Dove non c’è nulla che non debba essere sottoscritto e dove tuttavia non è né irriverente né inopportuna la precisazione per cui Cristo, il suo insegnamento, la sua vita, come la sua carne e il suo sangue, restano sempre più grandi e preziosi della Chiesa e del suo pur immane lavoro di testimonianza nella verità e nell’amore. Ciò comporta anche che la Chiesa può sbagliare (forse che i padri non hanno mai sbagliato persino su questioni non marginali e non si sono dovuti correggere ed integrare gli uni con gli altri?), sul piano della scienza teologica e della carità, mentre solo Cristo è infallibile e che essa può talvolta evitare (soprattutto a livello di magistero pontificio) e talvolta superare i suoi errori solo in virtù dello Spirito Santo che non l’abbandona mai anche se per esserle utile sceglie vie o percorsi sempre inediti ed originali e comunque inattesi.

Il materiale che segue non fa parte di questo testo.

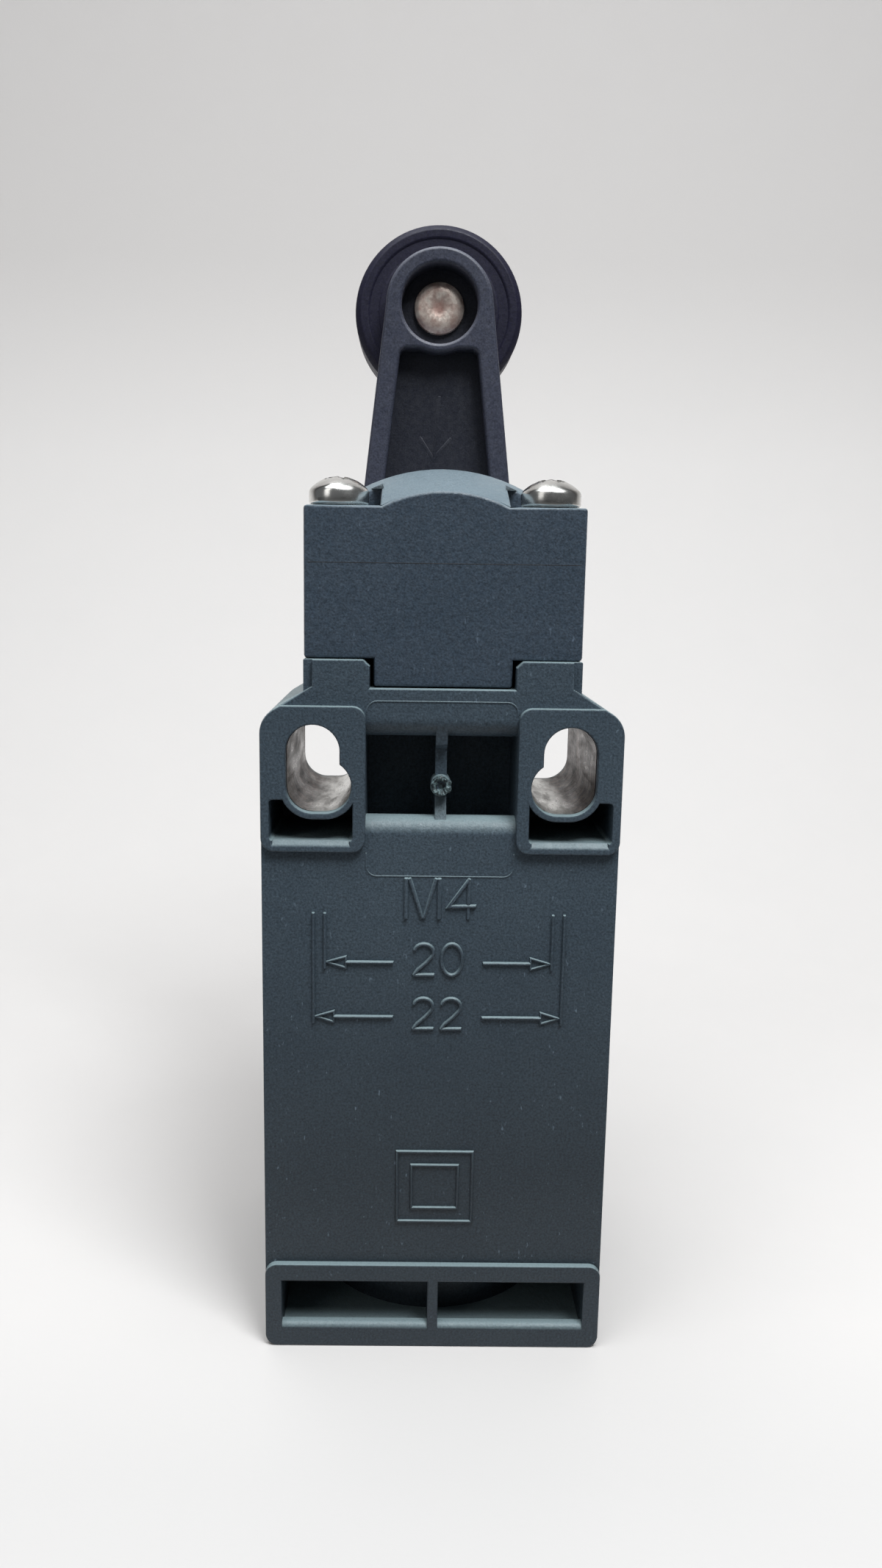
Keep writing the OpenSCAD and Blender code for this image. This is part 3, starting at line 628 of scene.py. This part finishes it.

Il che non può non suonare, di conseguenza, per la comunità ecclesiale complessivamente considerata, come monito necessario ad esercitare il suo esercizio e la sua testimonianza standosene ben al riparo da tentazioni trionfalistiche e da indesiderabili dimostrazioni di sicumera dottrinaria.

E cosí, anche quando il papa dice che «la Bibbia va letta e interpretata alla luce della Tradizione della Chiesa», dice certamente una cosa giusta e saggia, ma spero che non avrebbe da eccepire alcunché a chi aggiungesse che, tuttavia, anche la Tradizione della Chiesa va riletta e reinterpretata frequentemente alla luce della Bibbia e soprattutto del Vangelo, in una circolarità ermeneutica senza fine che abbia come obiettivo sia una graduale depurazione sia un allargamento o una dilatazione quanto più ampia e profonda possibile del senso della Parola salvifica del Redentore.